Psychotherapist Michael Hausauer notes, teens have a, "terrific interest in knowing what's going on in the lives of their peers, coupled with a terrific anxiety about being out of the loop." In, The Jugglers Brain, one of the premises of rhetoric and attention is that the Internet commands our attention just to scatter it. This takes away depth and creativity. But, will the internet stop growing anytime soon? The answer seems to be no, but to improve something always comes at the cost of another. While reading, The Jugglers Brain, on my laptop, I was focused but the constant notifications of texts or social media made me lose my focus.
When reading I was thinking of all the ways how the Internet scatters my attention while it is doing it right before my eyes. Before I realize I'm checking my Facebook then the ads on the side of Facebook, much like these ads in this blog. Our attention is scattered so easily because digital technology produces an abundance of information. Looking at a simple home page of an email account, you have news stories, accounts to sign up for, ads for things to win. The amount of information on the web is unprecedented and it demands our attention.

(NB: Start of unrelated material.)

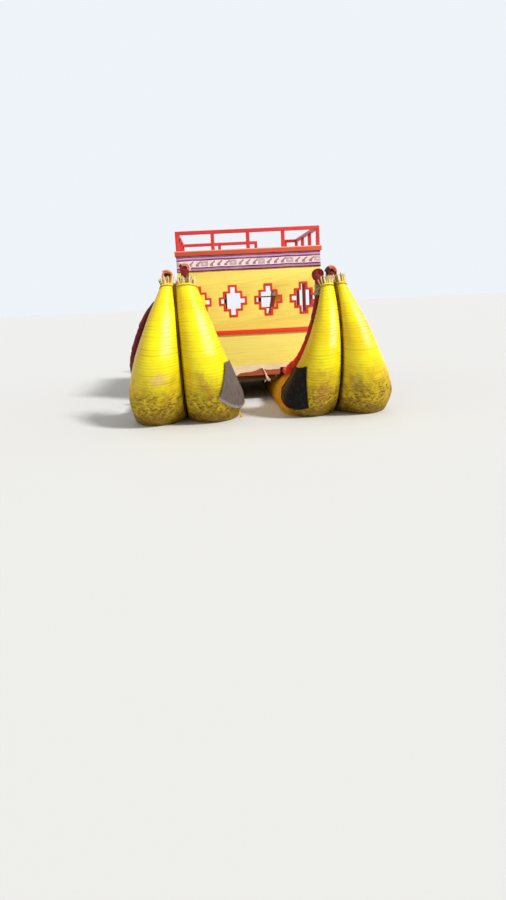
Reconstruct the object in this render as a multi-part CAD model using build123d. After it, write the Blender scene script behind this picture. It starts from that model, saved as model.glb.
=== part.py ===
"""Two-hulled totora-reed boat with a two-storey cabin.

Millimetres, +Z up. The origin is amidships on the centreline, at the water's surface.
+Y points to the bow and +X to starboard. "end" is -1 at the stern and +1 at the bow,
"hull" is -1 to port and +1 to starboard, and "side" is -1 towards port and +1 towards
starboard of a hull's own seam.
"""

import os
from math import acos, asin, cos, degrees, radians, sin, sqrt, tan

from build123d import *

os.makedirs("parts", exist_ok=True)

# Hulls: two reed bundles side by side in each
hull_seam_x = 1320.0        # from the centreline to the seam between a hull's two bundles
bundle_radius = 475.0
bundle_axis_z = 80.0        # height of the straight axes above the water
straight_length = 5200.0
sweep_radius = 1600.0       # arc that each axis follows up to its tip
taper_start_z = 450.0       # a bundle keeps its full radius up to this height
tip_splay = 13.0            # how far the tips of one hull part beyond touching
tip_lean = {-1: -25.0, 1: 115.0}    # by hull: how far a pair's tips lean towards the centreline

# Cloth-covered edge roll along each bundle
roll_radius = 68.0
roll_lean_peak = 0.8        # share of the sweep up to which an edge roll turns round its bundle
knob_radius = 92.0          # the rolled-up end of the cloth
seam_roll_radius = 18.0     # filler roll stuffed in the groove under each hull

# Cut reed ends that stand out of each tip
tuft_length = 125.0
tuft_foot = 0.80            # shares of the tip's radius, at the tuft's foot and top
tuft_top = 0.74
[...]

This then creates a competition of attention. We can't focus of everything on our Facebook page all at once. When it comes to messages, events, notifications, and friend requests we can’t focus on all that at one time. We are in this world what we attend to. When we are going through our Twitter feed weather we click on a political news story or a humorous video we are creating our ideals and beliefs. The internet is changing the way we think and process information. I hope you were distracted by these ads in my blog as the internet forces us to be distracted through social media and advertisements like these.